From the town he supplies himself with the products that are gathered and grown by three local indigenous communities — the Piaroa, the Yanomami and the Bare.

“In their cuisine they use jungle insects, palm worms, tarantulas and vachacos, which are giant ants,” said Mendez who is a Bare.

He acknowledges that the use of these ingredients “can be a cultural shock for a Westerner” so he tries to combine these “atypical products” with classic recipes.

The indigenous tribes of the Amazon eat giant tarantulas that are roasted. Mendez, however, transforms them into an encrusted croquette that is served with a spicy guava sauce.

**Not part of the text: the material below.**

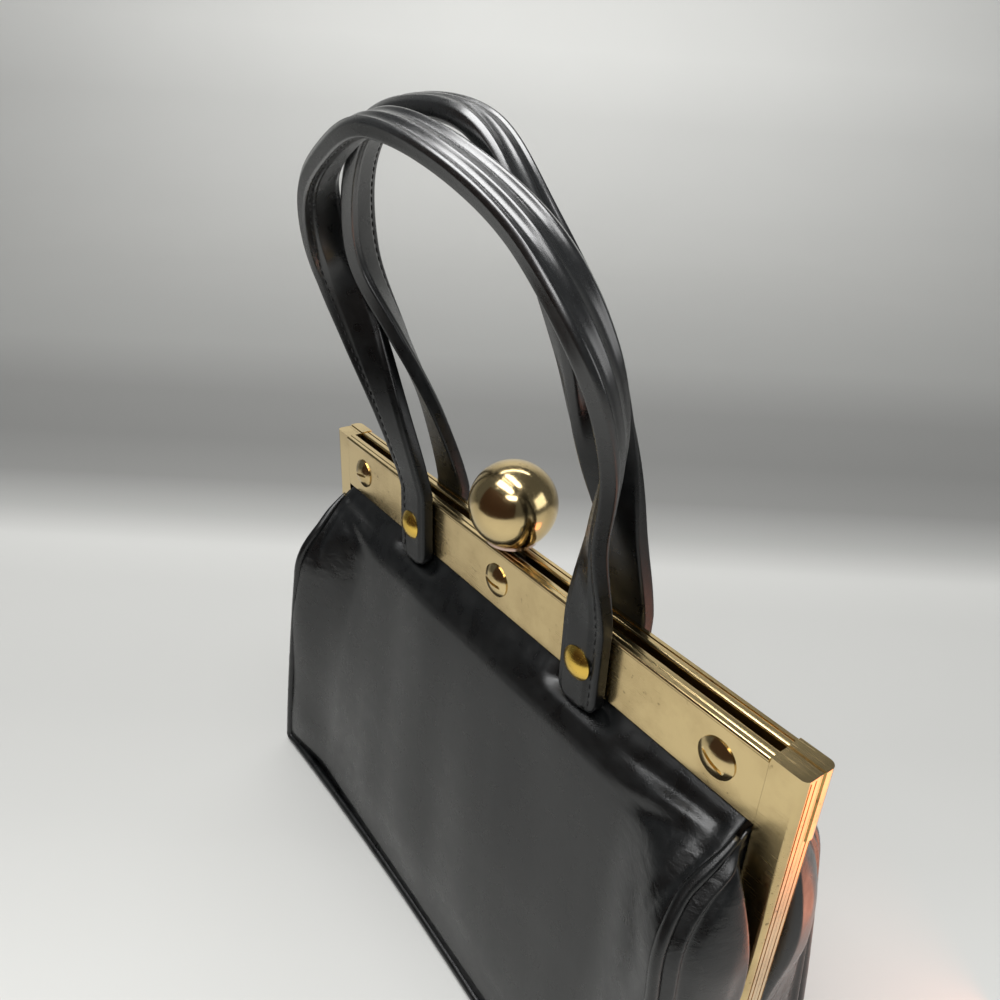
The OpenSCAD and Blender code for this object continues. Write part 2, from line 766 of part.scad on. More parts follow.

Palm worms are transformed into a mousse that is baked, wrapped in a puff pastry made with cassava flour.

“There are a variety of fruits and animal species in the Amazon that are not very well known,” said Mendez, who advocates for the need to develop sustainable cuisine with a smaller environmental impact.

“We are not going to plunder this pantry, I would say it does not have one Michelin star but ten.”

Ek is confident that “regional cuisines” are poised for a huge comeback.

“People are very proud of the dishes which have been prepared for generations. Of course they want to reform it but also preserve its roots,” he said.

That is the case of Japanese chef Nishihara Masato who prepares Shojin temple food, an ancient cuisine developed in Buddhist monasteries, at his award-winning Kajitsu eatery in New York.

“After working for ten years preparing high end Japanese cuisine, I wanted to learn about an older and deeper world,” he said.

“I use only vegetables, mainly roots like turnip, carrots, potatoes, or gobou because in Shojin cuisine the use of animals, eggs and milk is not allowed,” added Masato.